TASK DESCRIPTION: Go through the material and pull out every line with the string "each" in it.

DATASET EXTRACT:

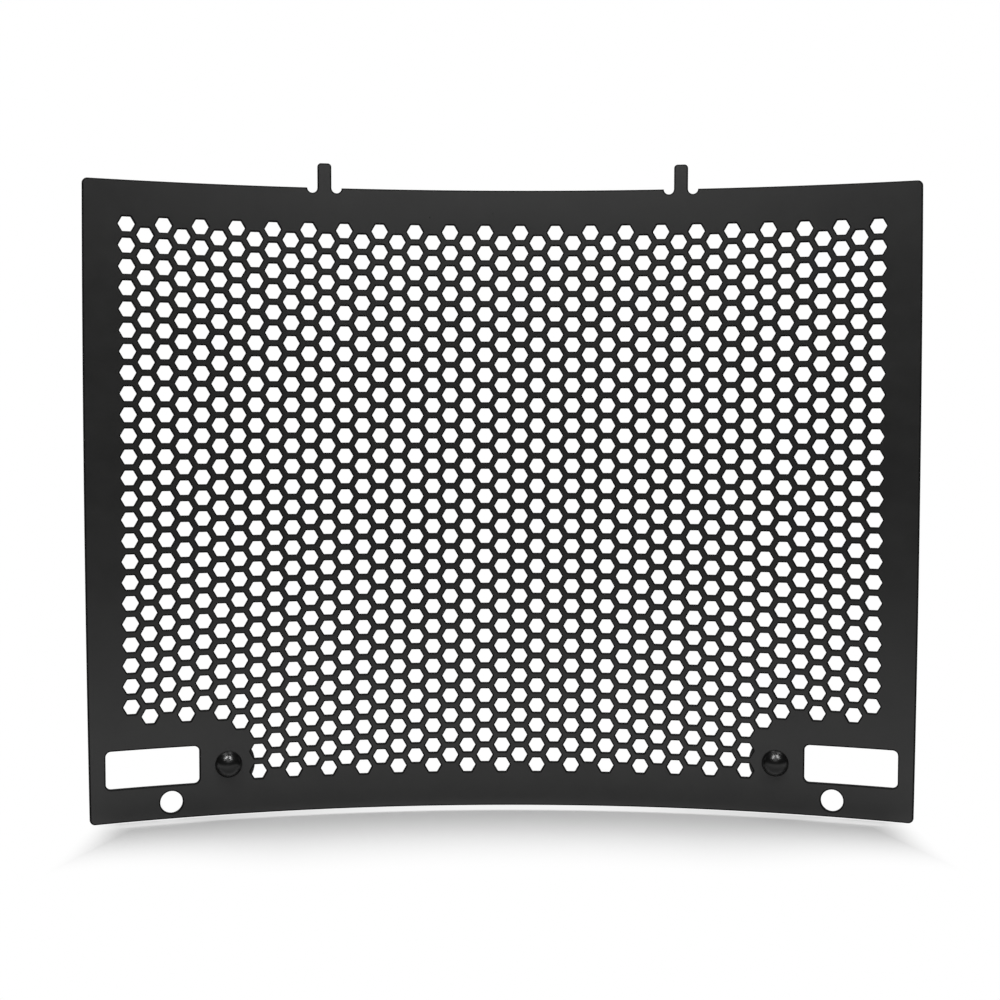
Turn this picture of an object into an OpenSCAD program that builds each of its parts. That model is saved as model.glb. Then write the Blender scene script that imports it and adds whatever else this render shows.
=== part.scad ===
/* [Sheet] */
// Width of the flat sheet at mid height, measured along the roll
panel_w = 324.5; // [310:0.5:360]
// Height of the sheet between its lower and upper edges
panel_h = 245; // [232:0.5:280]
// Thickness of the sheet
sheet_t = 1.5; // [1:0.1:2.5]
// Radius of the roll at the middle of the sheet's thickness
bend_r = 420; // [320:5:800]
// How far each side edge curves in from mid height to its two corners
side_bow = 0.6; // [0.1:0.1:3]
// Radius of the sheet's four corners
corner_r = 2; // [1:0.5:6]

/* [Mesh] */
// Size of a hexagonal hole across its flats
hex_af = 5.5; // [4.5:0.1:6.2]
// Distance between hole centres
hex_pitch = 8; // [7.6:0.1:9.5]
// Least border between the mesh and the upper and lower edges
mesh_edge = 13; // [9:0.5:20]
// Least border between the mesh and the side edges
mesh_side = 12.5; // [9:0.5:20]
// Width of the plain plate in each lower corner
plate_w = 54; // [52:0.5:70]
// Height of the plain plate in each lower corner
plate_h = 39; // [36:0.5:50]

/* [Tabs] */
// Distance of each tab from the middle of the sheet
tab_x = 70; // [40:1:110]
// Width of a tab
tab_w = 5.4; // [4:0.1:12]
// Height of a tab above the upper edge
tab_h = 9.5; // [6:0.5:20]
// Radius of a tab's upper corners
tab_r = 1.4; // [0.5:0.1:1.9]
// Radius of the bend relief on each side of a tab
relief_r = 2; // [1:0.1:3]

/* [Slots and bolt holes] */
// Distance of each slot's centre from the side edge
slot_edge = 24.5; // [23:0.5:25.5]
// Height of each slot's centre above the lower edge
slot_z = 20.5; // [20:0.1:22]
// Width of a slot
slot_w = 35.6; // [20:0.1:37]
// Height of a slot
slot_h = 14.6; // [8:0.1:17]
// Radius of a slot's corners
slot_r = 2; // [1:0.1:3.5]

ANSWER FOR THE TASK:
Turn this picture of an object into an OpenSCAD program that builds each of its parts. That model is saved as model.glb. Then write the Blender scene script that imports it and adds whatever else this render shows.
// How far each side edge curves in from mid height to its two corners
// Width of the plain plate in each lower corner
// Height of the plain plate in each lower corner
// Distance of each tab from the middle of the sheet
// Radius of the bend relief on each side of a tab
// Distance of each slot's centre from the side edge
// Height of each slot's centre above the lower edge